Aim —
Repeat every line below exactly as it reads.

:: Given material

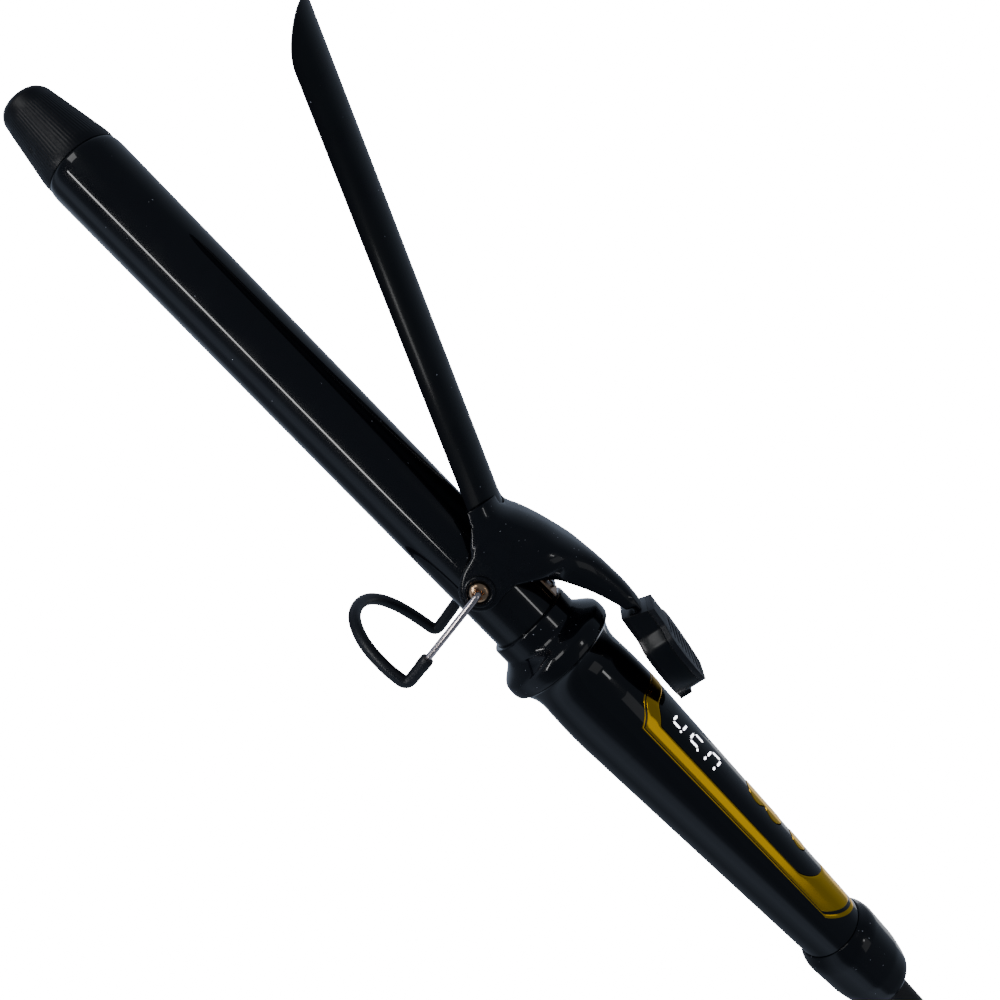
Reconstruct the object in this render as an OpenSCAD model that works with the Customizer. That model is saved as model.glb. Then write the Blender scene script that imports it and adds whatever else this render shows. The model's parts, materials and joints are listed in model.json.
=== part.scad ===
// Curling iron with a spring clip, a wire stand, a temperature display and a swivel cord.
// Lengths are in millimetres. Each sub-part is drawn along its own axis frame, where x runs
// from the cool tip to the cord, z points to the clip side and y runs across; place() then
// tilts the whole iron so that it stands on its wire stand and the edge of its end collar.

/* [Barrel] */
// Outside diameter of the heated barrel
barrel_d = 25; // [22:0.5:32]
// Wall thickness of the barrel tube
barrel_wall = 0.8; // [0.6:0.1:1]
// Length of the cool tip in front of the barrel
tip_l = 23.5; // [20:0.5:28]
// Place of the barrel's rear end, from the tip
barrel_end_x = 222; // [218:1:226]

/* [Clip] */
// Place of the clip's pivot, from the tip
pivot_x = 191.5; // [188:0.5:196]
// Angle that the clip stands open at rest
clip_open = 23; // [15:1:25]
// Length of the clip from its pivot to its nose
clip_l = 171; // [150:1:171]
// Thickness of the clip's sheet
clip_t = 0.8; // [0.6:0.1:1]
// Half of the angle that the clip wraps round the barrel
clip_wrap = 68; // [50:1:75]

/* [Stand] */
// Distance from the pivot's axis down to the stand's bends
stand_drop = 34.7; // [32:0.1:38]
// Length of the toe, from the bends forward
stand_toe = 24; // [20:1:28]
// Diameter of the stand's wire
wire_d = 2.2; // [2:0.1:2.4]
// Outside diameter of the rubber sleeve on the wire
sleeve_d = 4; // [3.6:0.1:4.4]

/* [Handle] */
// Largest radius of the flared guard
guard_r = 19.7; // [18.5:0.1:19.7]
// Radius of the handle behind the guard
handle_front_r = 15.6; // [15.4:0.1:15.8]
// Radius that the handle loses for each millimetre of length
handle_taper = 0.0429; // [0.04:0.001:0.045]
// Wall thickness of the handle
handle_wall = 2; // [1.8:0.1:2.2]

/* [Cord] */
// Diameter of the mains cord
cord_d = 6; // [5.6:0.1:6]
// Length of the straight runs of the folded cord
hank_run = 103; // [90:1:120]

/* [Hidden] */
$fn = 72;

barrel_r = barrel_d / 2;
wire_r = wire_d / 2;
sleeve_r = sleeve_d / 2;
cord_r = cord_d / 2;

// Stations along the axis
guard_x = 211;
rim_x = 225.2;
shell_x = 226.6;
belly_x = 235;
taper_x = 262;
shell_end_x = 357;
collar_x = 357.2;
foot_x = 374.5;
foot_r = 13.2;
collar_end_x = 383;
boot_end_x = 428;
boot_end_r = 4.1;

// Ears, screws and legs across the pivot's axis
ear_y = [13.8, 16.2];
shank_r = 2.5;
head_y = [16.4, 18.2];
leg_y = 19.6;
bend_y = 22;
bend_back = 5;
bend_r = 3;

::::

Reply —
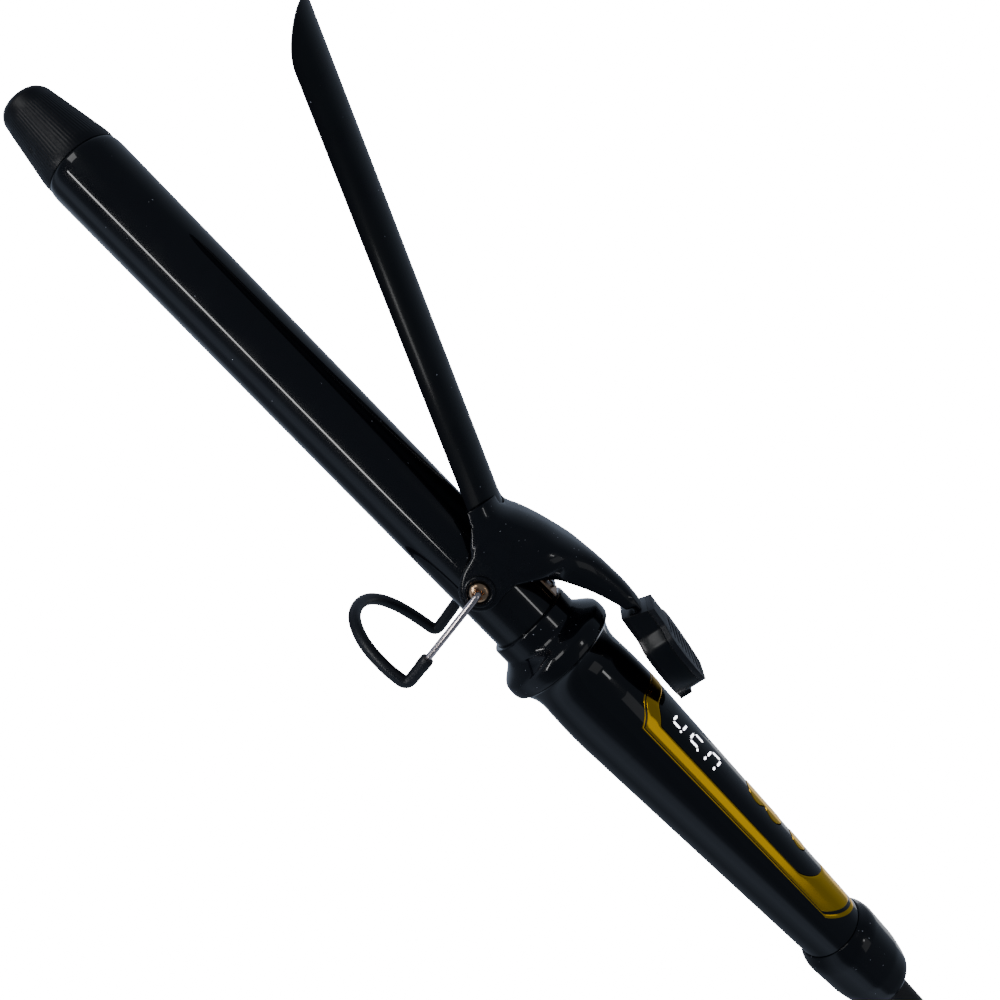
Reconstruct the object in this render as an OpenSCAD model that works with the Customizer. That model is saved as model.glb. Then write the Blender scene script that imports it and adds whatever else this render shows. The model's parts, materials and joints are listed in model.json.
=== part.scad ===
// Curling iron with a spring clip, a wire stand, a temperature display and a swivel cord.
// Lengths are in millimetres. Each sub-part is drawn along its own axis frame, where x runs
// from the cool tip to the cord, z points to the clip side and y runs across; place() then
// tilts the whole iron so that it stands on its wire stand and the edge of its end collar.

/* [Barrel] */
// Outside diameter of the heated barrel
barrel_d = 25; // [22:0.5:32]
// Wall thickness of the barrel tube
barrel_wall = 0.8; // [0.6:0.1:1]
// Length of the cool tip in front of the barrel
tip_l = 23.5; // [20:0.5:28]
// Place of the barrel's rear end, from the tip
barrel_end_x = 222; // [218:1:226]

/* [Clip] */
// Place of the clip's pivot, from the tip
pivot_x = 191.5; // [188:0.5:196]
// Angle that the clip stands open at rest
clip_open = 23; // [15:1:25]
// Length of the clip from its pivot to its nose
clip_l = 171; // [150:1:171]
// Thickness of the clip's sheet
clip_t = 0.8; // [0.6:0.1:1]
// Half of the angle that the clip wraps round the barrel
clip_wrap = 68; // [50:1:75]

/* [Stand] */
// Distance from the pivot's axis down to the stand's bends
stand_drop = 34.7; // [32:0.1:38]
// Length of the toe, from the bends forward
stand_toe = 24; // [20:1:28]
// Diameter of the stand's wire
wire_d = 2.2; // [2:0.1:2.4]
// Outside diameter of the rubber sleeve on the wire
sleeve_d = 4; // [3.6:0.1:4.4]

/* [Handle] */
// Largest radius of the flared guard
guard_r = 19.7; // [18.5:0.1:19.7]
// Radius of the handle behind the guard
handle_front_r = 15.6; // [15.4:0.1:15.8]
// Radius that the handle loses for each millimetre of length
handle_taper = 0.0429; // [0.04:0.001:0.045]
// Wall thickness of the handle
handle_wall = 2; // [1.8:0.1:2.2]

/* [Cord] */
// Diameter of the mains cord
cord_d = 6; // [5.6:0.1:6]
// Length of the straight runs of the folded cord
hank_run = 103; // [90:1:120]

/* [Hidden] */
$fn = 72;

barrel_r = barrel_d / 2;
wire_r = wire_d / 2;
sleeve_r = sleeve_d / 2;
cord_r = cord_d / 2;

// Stations along the axis
guard_x = 211;
rim_x = 225.2;
shell_x = 226.6;
belly_x = 235;
taper_x = 262;
shell_end_x = 357;
collar_x = 357.2;
foot_x = 374.5;
foot_r = 13.2;
collar_end_x = 383;
boot_end_x = 428;
boot_end_r = 4.1;

// Ears, screws and legs across the pivot's axis
ear_y = [13.8, 16.2];
shank_r = 2.5;
head_y = [16.4, 18.2];
leg_y = 19.6;
bend_y = 22;
bend_back = 5;
bend_r = 3;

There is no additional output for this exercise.